Q15. Is it possible to terminate the distribution agreement based on certain grounds for termination (breach or other) included in the distribution agreement?

Yes.

If yes, is prior judicial intervention required in order for the termination of the agreement to take effect?

No.

Part 4: Post-contractual phase

Q16. Is the supplier required to repurchase the stock that is still at the distributor’s disposal when the distribution agreement ends?

No.

Q17. Are there other post-contractual obligations that generally apply to either of the parties in the context of the termination of the distribution agreement?

No.

Part 5: Dispute resolution

Q18. Do specific rules and/or restrictions apply as regards the choice of forum and/or jurisdiction?

No

Q19. Can the parties opt for arbitration?

Yes

If yes, are there any rules and/or restrictions as regards the enforceability of arbitration clauses in distribution agreements?

No.

Q20. What is the statute of limitations applicable to claims regarding the performance of a distribution agreement?

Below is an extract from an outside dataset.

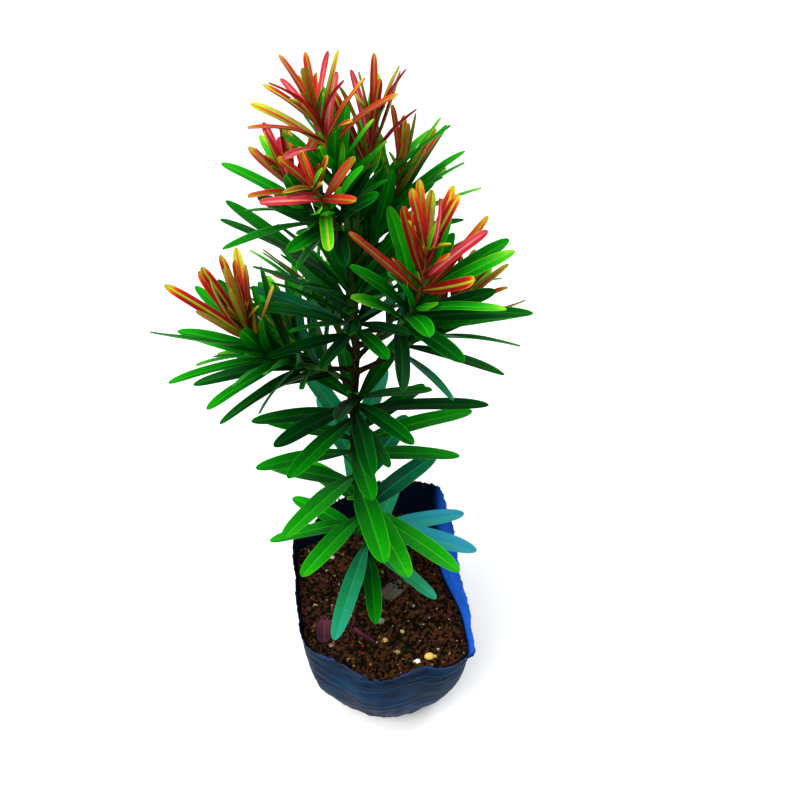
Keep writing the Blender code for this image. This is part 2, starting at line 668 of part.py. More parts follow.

The statute of limitations for commercial transactions is 3 (three) years (Art. 406 Commercial Law). As an exception, the statute of limitation for claims arising from commercial agency agreements is 4 (four) years starting from the end of the calendar year during which the claim arose (Art. 55 Commercial Law).

Part 6: Additional comments

Latvian competition law adheres to the principles established under EU competition law.

Please note that the Latvian national vertical block exemption rules applicable to vertical agreements falling under Latvian jurisdiction, though are harmonized with the EU vertical block exemption regulation, however, provide for different market share thresholds (see, Q11).

Further, notably the practice of the Latvian Competition Council regarding setting fines for violations of competition law infringements differs from the EC practice in that the fine is calculated from the total turnover of the undertaking, and not the part of the turnover attributable to the competition law infringement.